─── Given material
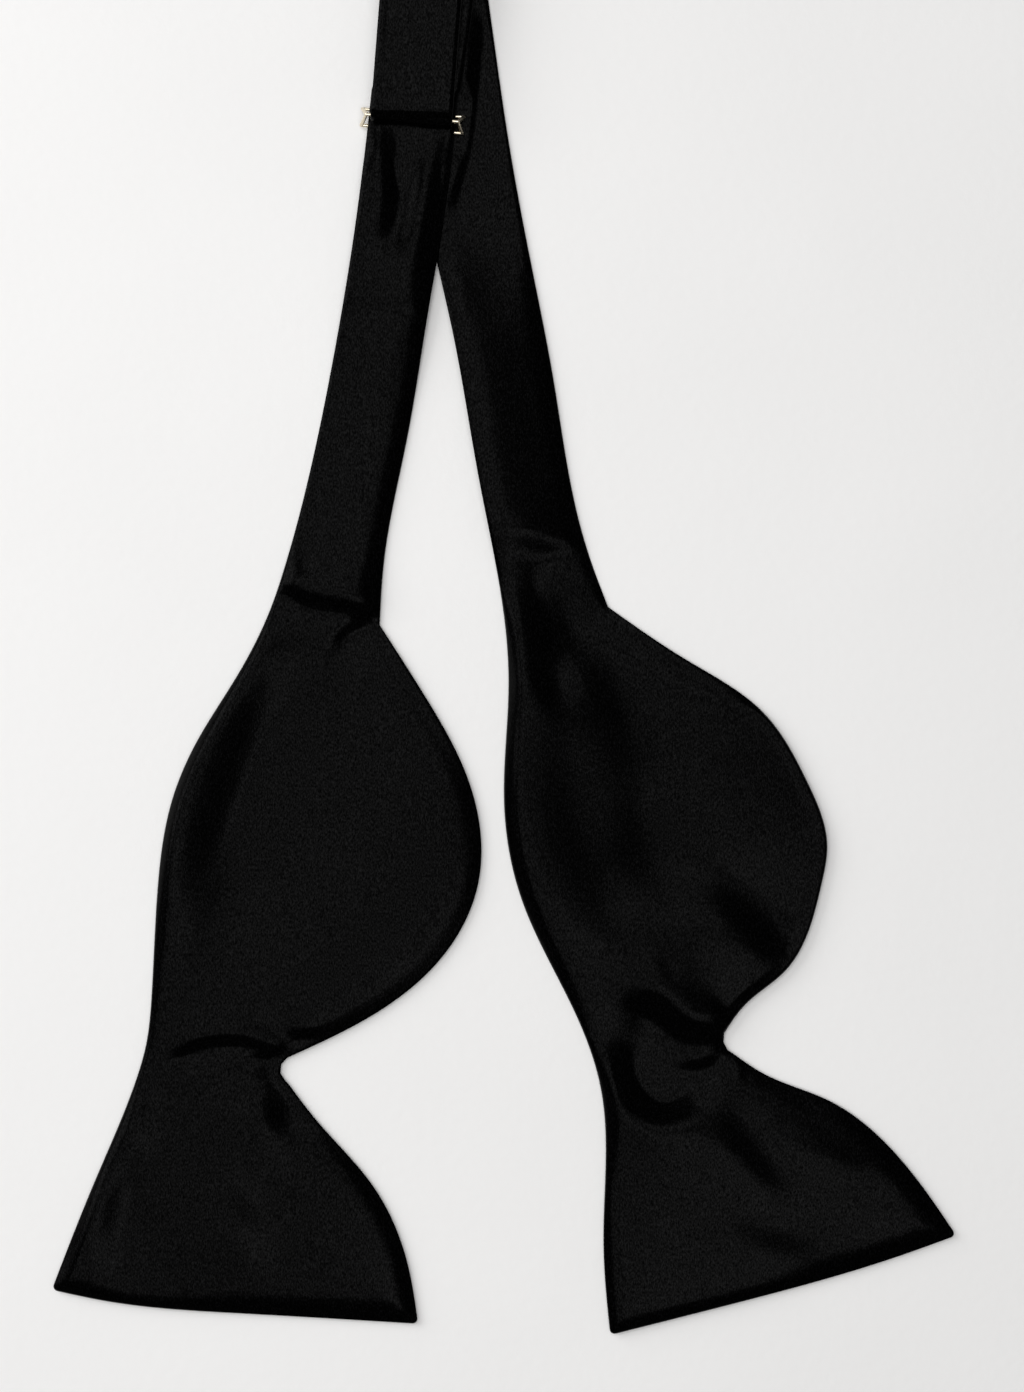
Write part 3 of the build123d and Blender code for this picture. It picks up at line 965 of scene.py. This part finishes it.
def make_satin():
    """Black satin: a dark dye, long floats of thread and a soft even sheen."""
    material, nodes, links, shader = new_material("black_satin")
    along = mapped(nodes, links, (1.0, 0.45, 1.0))
    weave = noise(nodes, links, along, 3700.0, 1.0)
    slub = noise(nodes, links, mapped(nodes, links, (1.0, 0.2, 1.0)), 900.0, 2.0)
    cloud = noise(nodes, links, mapped(nodes, links), 60.0, 3.0)
    thread = ramp(nodes, links, weave, 0.0, 1.0, 0.50, 0.80)
    colour = colour_ramp(nodes, links, thread, (0.0001, 0.0001, 0.0001), (0.0027, 0.0027, 0.0030))
    links.new(colour, shader.inputs["Base Color"])
    floats = ramp(nodes, links, weave, 0.0, 1.0, 0.27, 0.75)
    glint = colour_ramp(nodes, links, floats, (0.10, 0.10, 0.105), (1.0, 1.0, 1.0))
    links.new(glint, shader.inputs["Specular Tint"])
    links.new(ramp(nodes, links, cloud, 0.20, 0.25), shader.inputs["Roughness"])
    fine = bump(nodes, links, weave, 0.00004, 0.38)
    links.new(bump(nodes, links, slub, 0.00005, 0.3, fine), shader.inputs["Normal"])
    shader.inputs["Specular IOR Level"].default_value = 0.044
    return material


def make_interlining():
    """Off-white brushed interlining, inside the satin."""
    material, nodes, links, shader = new_material("interlining")
    felt = noise(nodes, links, mapped(nodes, links), 2200.0, 4.0)
    colour = colour_ramp(nodes, links, felt, (0.42, 0.40, 0.36), (0.66, 0.64, 0.58))
    links.new(colour, shader.inputs["Base Color"])
    links.new(bump(nodes, links, felt, 0.0001, 0.8), shader.inputs["Normal"])
    shader.inputs["Roughness"].default_value = 0.95
    return material


def make_thread():
    """Black spun polyester sewing thread."""
    material, nodes, links, shader = new_material("black_thread")
    twist = nodes.new("ShaderNodeTexWave")
    twist.inputs["Scale"].default_value = 900.0
    twist.bands_direction = "DIAGONAL"
    links.new(mapped(nodes, links), twist.inputs["Vector"])
    dark, light = (0.001, 0.001, 0.001), (0.006, 0.006, 0.007)
    colour = colour_ramp(nodes, links, twist.outputs["Fac"], dark, light)
    links.new(colour, shader.inputs["Base Color"])
    links.new(bump(nodes, links, twist.outputs["Fac"], 0.00005, 0.7), shader.inputs["Normal"])
    shader.inputs["Roughness"].default_value = 0.6
    return material


def make_nickel():
    """Drawn wire with a warm, slightly worn plating."""
    material, nodes, links, shader = new_material("nickel_wire")
    drawn = noise(nodes, links, mapped(nodes, links), 700.0, 3.0)
    wear = noise(nodes, links, mapped(nodes, links), 240.0, 4.0)
    colour = colour_ramp(nodes, links, wear, (0.70, 0.60, 0.42), (0.88, 0.82, 0.70))
    links.new(colour, shader.inputs["Base Color"])
    links.new(ramp(nodes, links, drawn, 0.20, 0.36), shader.inputs["Roughness"])
    links.new(bump(nodes, links, drawn, 0.00002, 0.4), shader.inputs["Normal"])
    shader.inputs["Metallic"].default_value = 1.0
    return material


def make_paper():
    """Off-white board with a faint tooth."""
    material, nodes, links, shader = new_material("pale_board")
    tooth = noise(nodes, links, mapped(nodes, links), 420.0, 3.0)
    broad = noise(nodes, links, mapped(nodes, links), 18.0, 2.0)
    colour = colour_ramp(nodes, links, broad, (0.795, 0.79, 0.785), (0.83, 0.825, 0.82))
    links.new(colour, shader.inputs["Base Color"])
    links.new(bump(nodes, links, tooth, 0.0006, 0.12), shader.inputs["Normal"])
    shader.inputs["Roughness"].default_value = 0.8
    shader.inputs["Specular IOR Level"].default_value = 0.2
    return material


# --- Setting ------------------------------------------------------------------------------------

FLOOR = 3.0                  # half the side of the board, in m


def make_floor():
    """The pale board that the tie lies on."""
    corners = [(-FLOOR, -FLOOR, 0), (FLOOR, -FLOOR, 0), (FLOOR, FLOOR, 0), (-FLOOR, FLOOR, 0)]
    obj = mesh_object("floor", corners, [(0, 1, 2, 3)])
    obj.data.materials.append(make_paper())


def make_light(name, place, size, power, target):
    """A rectangular lamp that faces a point."""
    data = bpy.data.lights.new(name, "AREA")
    data.shape = "RECTANGLE"
    data.size, data.size_y = size
    data.energy = power
    obj = bpy.data.objects.new(name, data)
    obj.location = place
    obj.rotation_euler = (Vector(target) - Vector(place)).to_track_quat("-Z", "Y").to_euler()
    bpy.context.scene.collection.objects.link(obj)


# The lit panels overhead: left, right, near and far edges in m, and watts to the square metre.
CEILING_Z = 1.2
CEILING = (
    ("panel_far_left", -0.95, -0.01, -0.12, 0.46, 7.8),
    ("panel_far_right", -0.01, 0.30, -0.04, 0.46, 8.8),
    ("panel_near_left", -0.68, -0.01, -0.68, -0.12, 6.4),
    ("panel_near_right", -0.01, 0.46, -0.68, -0.17, 10.8),
    ("panel_strip", -0.36, -0.01, 0.29, 0.60, 15.0),
)


def make_lights():
    """Soft panels overhead, and a window low on the left."""
    for name, left, right, near, far, strength in CEILING:
        x, y = (left + right) / 2, (near + far) / 2
        size = right - left, far - near
        make_light(name, (x, y, CEILING_Z), size, strength * size[0] * size[1], (x, y, 0.0))
    make_light("window", (-1.0, 0.45, 0.6), (1.1, 0.8), 10.6, (0.0, -0.05, 0.0))


def make_room():
    """Dim even light from all round, and plain tones in the picture."""
    world = bpy.data.worlds.new("room")
    world.use_nodes = True
    background = world.node_tree.nodes["Background"]
    background.inputs["Color"].default_value = (1.0, 0.99, 0.98, 1)
    background.inputs["Strength"].default_value = 0.17
    bpy.context.scene.world = world
    bpy.context.scene.view_settings.view_transform = "Standard"


def make_camera():
    """Looks straight down, from 0.75 m above the board."""
    data = bpy.data.cameras.new("camera")
    data.lens = 87.6
    data.clip_start = 0.01
    obj = bpy.data.objects.new("camera", data)
    obj.location = (0.00177, -0.0567, 0.75)
    bpy.context.scene.collection.objects.link(obj)
    bpy.context.scene.camera = obj


def main():
    satin = make_satin()
    materials = {"front": satin, "back": satin, "interlining": make_interlining()}
    thread = make_thread()
    make_left(materials)
    make_right(materials)
    hook_v = HOOK_BAR_V + HOOK_TURN - TACK_INSET
    make_tack("hook_stitches", "hook_tack", "hook_strap", hook_v, 3.1, 5.2, thread)
    make_tack("leaf_stitches", "leaf_tack", "slide", LEAF_TURN - TACK_INSET, 4.2, 5.2, thread)
    dress_hardware(make_nickel())
    make_floor()
    make_lights()
    make_room()
    make_camera()


main()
──────
» **Work required**
Quote the entire listing above exactly.

» **Solved exercise**
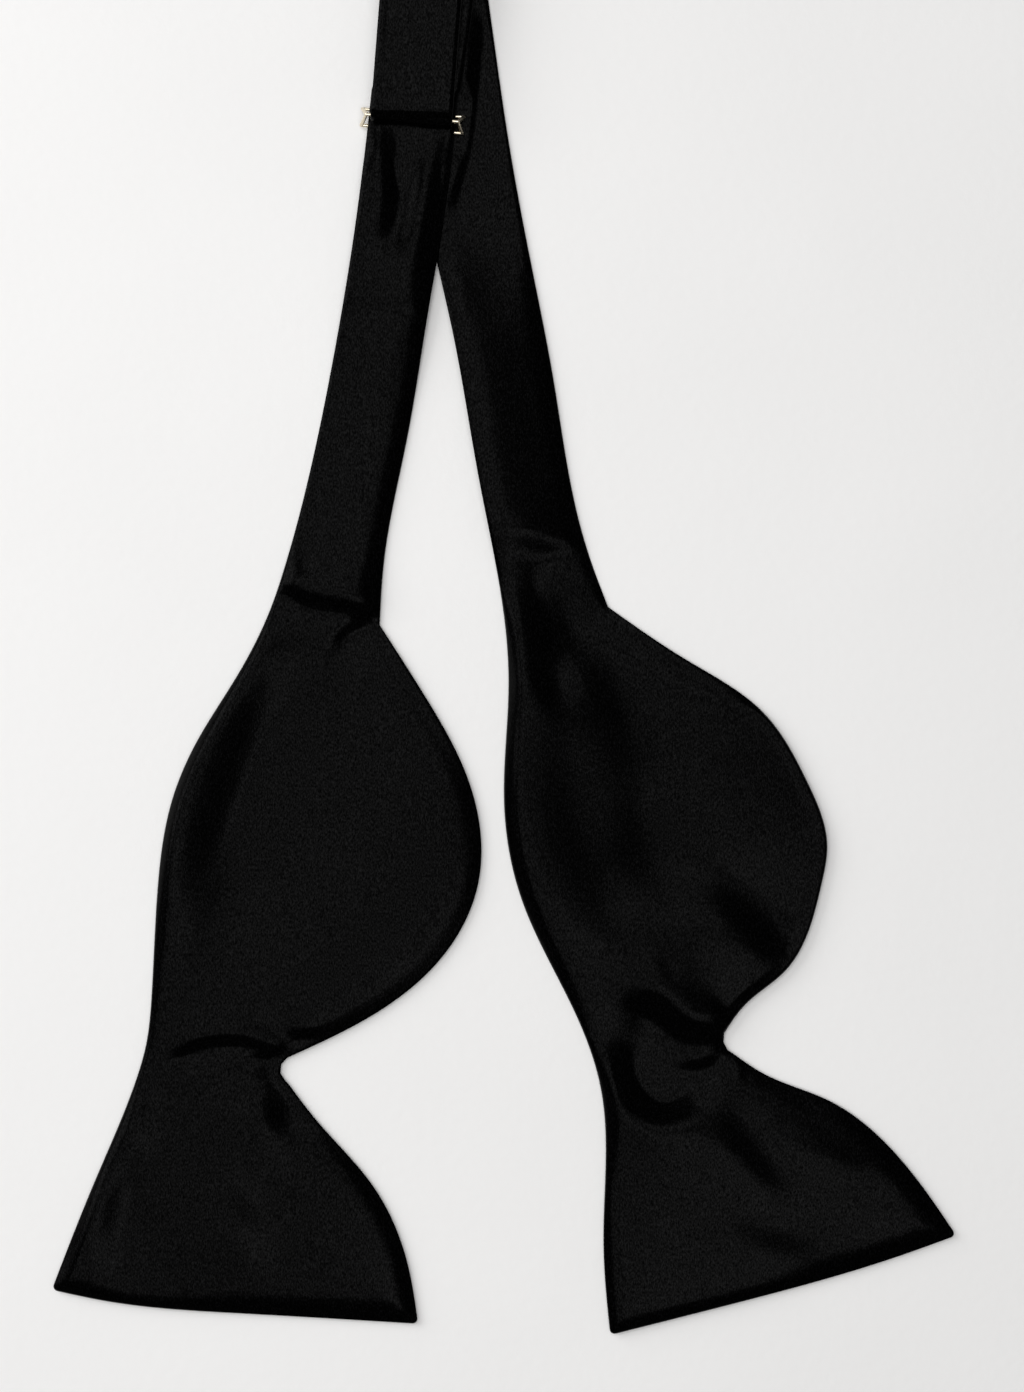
Write part 3 of the build123d and Blender code for this picture. It picks up at line 965 of scene.py. This part finishes it.
def make_satin():
    """Black satin: a dark dye, long floats of thread and a soft even sheen."""
    material, nodes, links, shader = new_material("black_satin")
    along = mapped(nodes, links, (1.0, 0.45, 1.0))
    weave = noise(nodes, links, along, 3700.0, 1.0)
    slub = noise(nodes, links, mapped(nodes, links, (1.0, 0.2, 1.0)), 900.0, 2.0)
    cloud = noise(nodes, links, mapped(nodes, links), 60.0, 3.0)
    thread = ramp(nodes, links, weave, 0.0, 1.0, 0.50, 0.80)
    colour = colour_ramp(nodes, links, thread, (0.0001, 0.0001, 0.0001), (0.0027, 0.0027, 0.0030))
    links.new(colour, shader.inputs["Base Color"])
    floats = ramp(nodes, links, weave, 0.0, 1.0, 0.27, 0.75)
    glint = colour_ramp(nodes, links, floats, (0.10, 0.10, 0.105), (1.0, 1.0, 1.0))
    links.new(glint, shader.inputs["Specular Tint"])
    links.new(ramp(nodes, links, cloud, 0.20, 0.25), shader.inputs["Roughness"])
    fine = bump(nodes, links, weave, 0.00004, 0.38)
    links.new(bump(nodes, links, slub, 0.00005, 0.3, fine), shader.inputs["Normal"])
    shader.inputs["Specular IOR Level"].default_value = 0.044
    return material


def make_interlining():
    """Off-white brushed interlining, inside the satin."""
    material, nodes, links, shader = new_material("interlining")
    felt = noise(nodes, links, mapped(nodes, links), 2200.0, 4.0)
    colour = colour_ramp(nodes, links, felt, (0.42, 0.40, 0.36), (0.66, 0.64, 0.58))
    links.new(colour, shader.inputs["Base Color"])
    links.new(bump(nodes, links, felt, 0.0001, 0.8), shader.inputs["Normal"])
    shader.inputs["Roughness"].default_value = 0.95
    return material


def make_thread():
    """Black spun polyester sewing thread."""
    material, nodes, links, shader = new_material("black_thread")
    twist = nodes.new("ShaderNodeTexWave")
    twist.inputs["Scale"].default_value = 900.0
    twist.bands_direction = "DIAGONAL"
    links.new(mapped(nodes, links), twist.inputs["Vector"])
    dark, light = (0.001, 0.001, 0.001), (0.006, 0.006, 0.007)
    colour = colour_ramp(nodes, links, twist.outputs["Fac"], dark, light)
    links.new(colour, shader.inputs["Base Color"])
    links.new(bump(nodes, links, twist.outputs["Fac"], 0.00005, 0.7), shader.inputs["Normal"])
    shader.inputs["Roughness"].default_value = 0.6
    return material


def make_nickel():
    """Drawn wire with a warm, slightly worn plating."""
    material, nodes, links, shader = new_material("nickel_wire")
    drawn = noise(nodes, links, mapped(nodes, links), 700.0, 3.0)
    wear = noise(nodes, links, mapped(nodes, links), 240.0, 4.0)
    colour = colour_ramp(nodes, links, wear, (0.70, 0.60, 0.42), (0.88, 0.82, 0.70))
    links.new(colour, shader.inputs["Base Color"])
    links.new(ramp(nodes, links, drawn, 0.20, 0.36), shader.inputs["Roughness"])
    links.new(bump(nodes, links, drawn, 0.00002, 0.4), shader.inputs["Normal"])
    shader.inputs["Metallic"].default_value = 1.0
    return material


def make_paper():
    """Off-white board with a faint tooth."""
    material, nodes, links, shader = new_material("pale_board")
    tooth = noise(nodes, links, mapped(nodes, links), 420.0, 3.0)
    broad = noise(nodes, links, mapped(nodes, links), 18.0, 2.0)
    colour = colour_ramp(nodes, links, broad, (0.795, 0.79, 0.785), (0.83, 0.825, 0.82))
    links.new(colour, shader.inputs["Base Color"])
    links.new(bump(nodes, links, tooth, 0.0006, 0.12), shader.inputs["Normal"])
    shader.inputs["Roughness"].default_value = 0.8
    shader.inputs["Specular IOR Level"].default_value = 0.2
    return material


# --- Setting ------------------------------------------------------------------------------------

FLOOR = 3.0                  # half the side of the board, in m


def make_floor():
    """The pale board that the tie lies on."""
    corners = [(-FLOOR, -FLOOR, 0), (FLOOR, -FLOOR, 0), (FLOOR, FLOOR, 0), (-FLOOR, FLOOR, 0)]
    obj = mesh_object("floor", corners, [(0, 1, 2, 3)])
    obj.data.materials.append(make_paper())


def make_light(name, place, size, power, target):
    """A rectangular lamp that faces a point."""
    data = bpy.data.lights.new(name, "AREA")
    data.shape = "RECTANGLE"
    data.size, data.size_y = size
    data.energy = power
    obj = bpy.data.objects.new(name, data)
    obj.location = place
    obj.rotation_euler = (Vector(target) - Vector(place)).to_track_quat("-Z", "Y").to_euler()
    bpy.context.scene.collection.objects.link(obj)


# The lit panels overhead: left, right, near and far edges in m, and watts to the square metre.
CEILING_Z = 1.2
CEILING = (
    ("panel_far_left", -0.95, -0.01, -0.12, 0.46, 7.8),
    ("panel_far_right", -0.01, 0.30, -0.04, 0.46, 8.8),
    ("panel_near_left", -0.68, -0.01, -0.68, -0.12, 6.4),
    ("panel_near_right", -0.01, 0.46, -0.68, -0.17, 10.8),
    ("panel_strip", -0.36, -0.01, 0.29, 0.60, 15.0),
)


def make_lights():
    """Soft panels overhead, and a window low on the left."""
    for name, left, right, near, far, strength in CEILING:
        x, y = (left + right) / 2, (near + far) / 2
        size = right - left, far - near
        make_light(name, (x, y, CEILING_Z), size, strength * size[0] * size[1], (x, y, 0.0))
    make_light("window", (-1.0, 0.45, 0.6), (1.1, 0.8), 10.6, (0.0, -0.05, 0.0))


def make_room():
    """Dim even light from all round, and plain tones in the picture."""
    world = bpy.data.worlds.new("room")
    world.use_nodes = True
    background = world.node_tree.nodes["Background"]
    background.inputs["Color"].default_value = (1.0, 0.99, 0.98, 1)
    background.inputs["Strength"].default_value = 0.17
    bpy.context.scene.world = world
    bpy.context.scene.view_settings.view_transform = "Standard"


def make_camera():
    """Looks straight down, from 0.75 m above the board."""
    data = bpy.data.cameras.new("camera")
    data.lens = 87.6
    data.clip_start = 0.01
    obj = bpy.data.objects.new("camera", data)
    obj.location = (0.00177, -0.0567, 0.75)
    bpy.context.scene.collection.objects.link(obj)
    bpy.context.scene.camera = obj


def main():
    satin = make_satin()
    materials = {"front": satin, "back": satin, "interlining": make_interlining()}
    thread = make_thread()
    make_left(materials)
    make_right(materials)
    hook_v = HOOK_BAR_V + HOOK_TURN - TACK_INSET
    make_tack("hook_stitches", "hook_tack", "hook_strap", hook_v, 3.1, 5.2, thread)
    make_tack("leaf_stitches", "leaf_tack", "slide", LEAF_TURN - TACK_INSET, 4.2, 5.2, thread)
    dress_hardware(make_nickel())
    make_floor()
    make_lights()
    make_room()
    make_camera()


main()